So if nothing else, it is a interesting history lesson.


THE 1910 FIRE
By Jim Petersen
Evergreen Magazine, Winter Edition 1994-1995

It was the largest forest fire in American history. Maybe even the largest forest fire ever. No one knows for sure, but even now, it is hard to put into words what it did.

For two terrifying days and night's - August 20 and 21, 1910 - the fire raged across three million acres of virgin timberland in northern Idaho and western Montana.

Many thought the world would end, and for 86, it did.
Most of what was destroyed fell to hurricane-force winds that turned the fire into a blowtorch. Re-constructing what happened leads to an almost impossible conclusion: Most of the cremation occurred in a six-hour period.
A forester named Edward Stahl wrote of flames shooting hundreds of feet in the air, "fanned by a tornadic wind so violent that the flames flattened out ahead, swooping to earth in great darting curves, truly a veritable red demon from hell."

Among the 86 who perished were 28 or 29 men - no one knows for sure - who tried to outrun their fate in a straight upstraight down canyon called Storm Creek.

Two men too terrified to face death took their own lives. One jumped from a burning train and the other shot himself when he feared an approaching fire would overtake him. Two fire fighters fled into flames before the very eyes of horrified comrades huddled in a nearby stream.

Hundreds more survived, many by the grace of God. Ranger Edward Pulaski, who became a hero at a place called the War Eagle Mine, led men with prayers on their lips through a pitch-black darkness punctuated by exploding trees and waves of flames that arced across the night sky.
Perhaps, Edward Stahl would later say, "the men thought the small fires flickering dimly in the darkness were candles burning for the dead."
"The fire turned trees and men into weird torches that exploded like Roman candles," one survivor told a newspaper reporter.

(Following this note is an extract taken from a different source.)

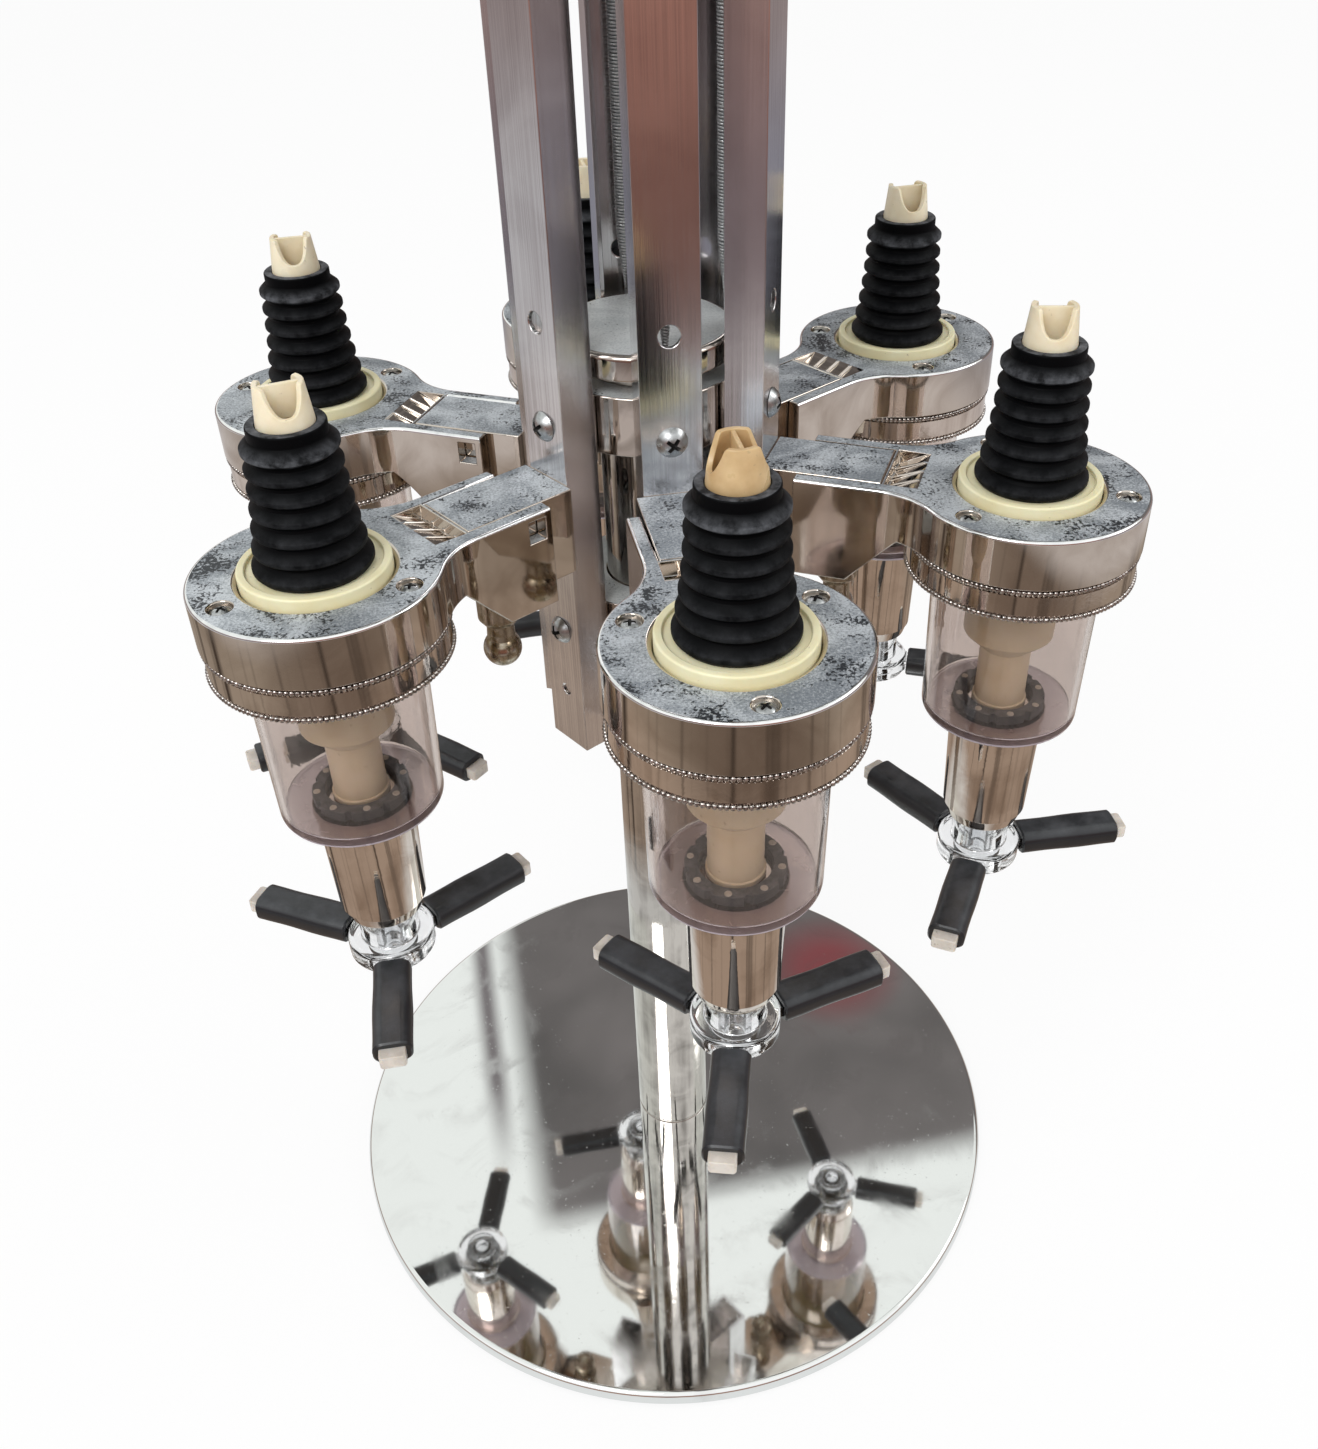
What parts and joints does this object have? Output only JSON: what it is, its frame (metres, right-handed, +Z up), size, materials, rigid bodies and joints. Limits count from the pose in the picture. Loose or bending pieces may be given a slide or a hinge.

http://www.idahoforests.org/fires.htm

bcripeq
11-19-2006, 03:56 PM
More interesting reading.



A CLASH of TITANS
by Jim Petersen
Evergreen Magazine, Winter Edition 1994-1995

No single event in American history did more to shape the United States Forest Service than did the 1910 fire, and no two men ever cast longer shadows over the Forest Service than did Gifford Pinchot and W. B. Greeley, the agency's first and third chief foresters. Beyond all doubt, the way the Forest Service views forest fires today - indeed the way the public views forest fires - is rooted in their handling of events that occurred during and immediately following the 1910 fire.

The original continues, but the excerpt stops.